Under the unconfoundedness assumption (UA), $$\begin{align*}\mu^{(1)}(x)=&~\mathbb{E}[Y^{(1)}|X=x]\\\stackrel{\text{UA}}{=}&~\mathbb{E}[Y^{(1)}|X=x,D=1]\\=&~\mathbb{E}[Y|X=x, D=1]&\end{align*}$$ and, similarly, $$\begin{align*}\mu^{(0)}(x)=&~\mathbb{E}[Y^{(0)}|X=x]\\\stackrel{\text{UA}}{=}&~\mathbb{E}[Y|X=x, D=0].\end{align*}$$
Hence, we can divide the full sample into two subsamples: one for the treatment group and the other one for the control group given by, respectively,
$$S_1=\{Y_i,X_i: D_i=1\},\\ S_0=\{Y_i,X_i: D_i=0\}.$$
Estimating the regression functions for the two groups separately, we obtain the estimators $\widehat{\mu}^{(1)}(x)$ and $\widehat{\mu}^{(0)}(x)$ using machine learning techniques (such as deep neural networks, least-squares boosting, or random forest).
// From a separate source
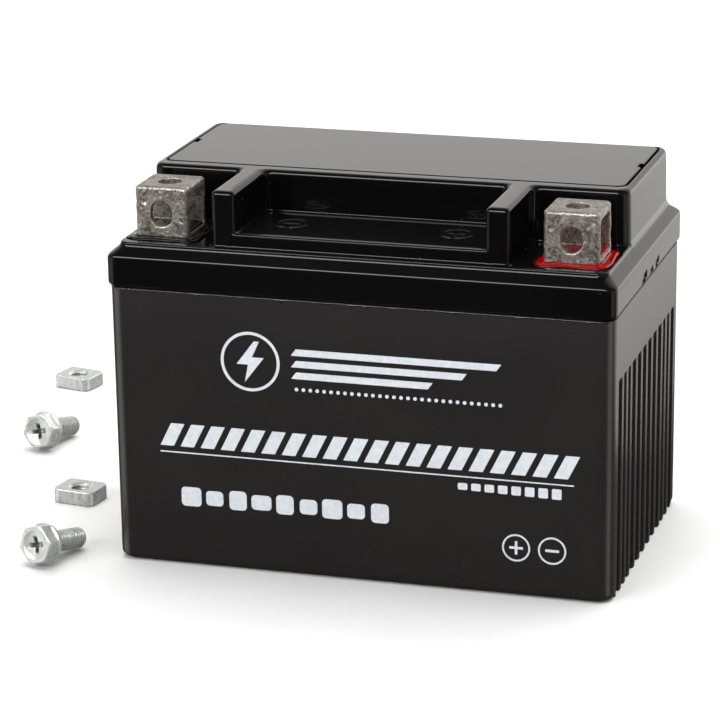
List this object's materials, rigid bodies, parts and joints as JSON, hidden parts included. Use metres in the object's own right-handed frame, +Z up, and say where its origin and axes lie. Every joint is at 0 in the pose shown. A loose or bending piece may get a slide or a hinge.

Then we can estimate the CATE by $$\widehat{\tau}(x)=\widehat{\mu}^{(1)}(x)-\widehat{\mu}^{(0)}(x).$$
As far as the overlap condition holds, one may estimate the ATE by $$\widehat{\tau}=\frac{1}{n}\sum_{i=1}^{n}\widehat{\tau}(X_i).$$
Causal Forest #
If we estimate the group-wise regression functions by random forests, we obtain the causal forest estimator $\widehat{\tau}(x)$ developed by Wager and Athey (2016). They suggest to generate honest trees) in each forest and use small-order subagging) to avoid bias issues in the inference.